Письма друзей, сослуживцев, знакомых постоянно обновляли в памяти Толстого величественный образ Кавказа, воспоминания о его мужественных и благородных людях. Он постепенно накапливал свои знания о нем, изучал историческую и художественную литературу. Прочитав поэму Лермонтова "Измаил-Бей", Толстой записал 9 июля 1854 г. в свой дневник: «Я нашел начало "Измаил-Бея" весьма хорошим. Может быть, это показалось мне более потому, что я начинаю любить Кавказ, хотя посмертной, но сильной любовью. Действительно, хорош этот край дикой, в котором так странно и поэтически соединяются две самые противоположные вещи - война и свобода».
Много лет спустя Толстой еще раз подтвердил свое отношение к фольклору чеченцев. В 1875 г. он пишет А.А. Фету: "Читал я это время книги, о которых никто понятия не имеет, но которыми я упивался. Это сборник сведений о кавказских горцах, изданный в Тифлисе. Там предания и поэзия горцев и сокровища поэтические необычайные... Нет, нет и перечитываю...".
"Ты, горячая пуля, смерть носишь с собой" и "Высохнет земля на могиле моей" — две чеченские песни, которые позднее Толстой включил в повесть "Хаджи-Мурат" (1896—1904).
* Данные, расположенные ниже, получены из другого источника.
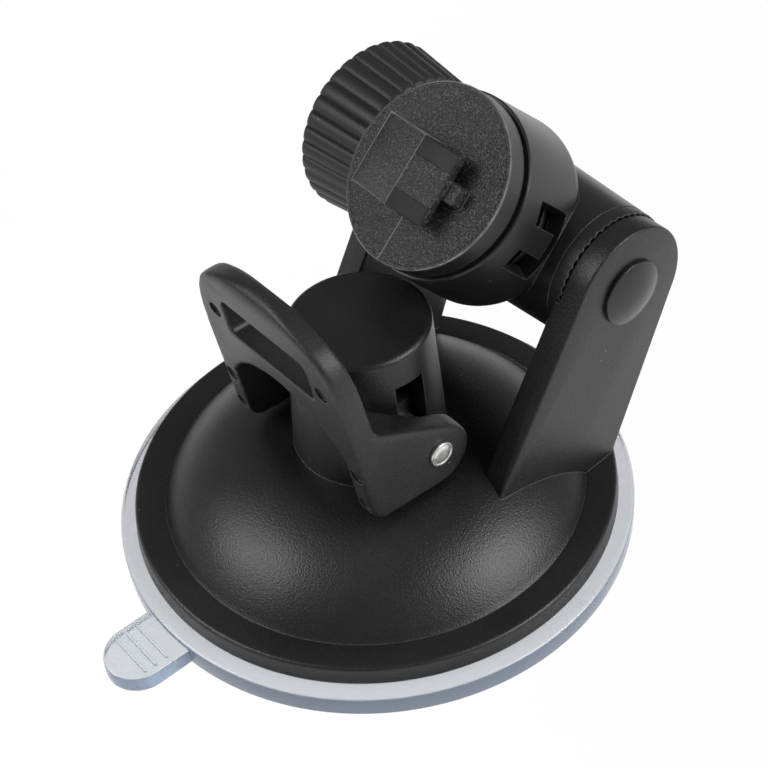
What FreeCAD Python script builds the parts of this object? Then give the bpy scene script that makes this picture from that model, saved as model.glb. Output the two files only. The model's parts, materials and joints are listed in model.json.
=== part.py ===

Вспомним: по просьбе Бутлера переводчик пересказывает ему содержание песни, исполненной Ханефи, названным братом Хаджи-Мурата. Вот этот текст: "Высохнет земля на могиле моей, и забудешь ты меня, моя родная мать. Порастет кладбище могильной травой, заглушит трава твое горе, мой старый отец. Слезы высохнут на глазах сестры моей, улетит и горе сердца ее. Но не забудешь меня ты, мой старший брат, пока не отомстишь моей смерти. Не забудешь ты меня, и второй мой брат, пока не ляжешь рядом со мной..." Хаджи-Мурат всегда слушал эти строки с закрытыми глазами и, когда мелодия кончалась протяжной, замирающей нотой, всегда по-русски говорил: "Хорош песня, умный песня".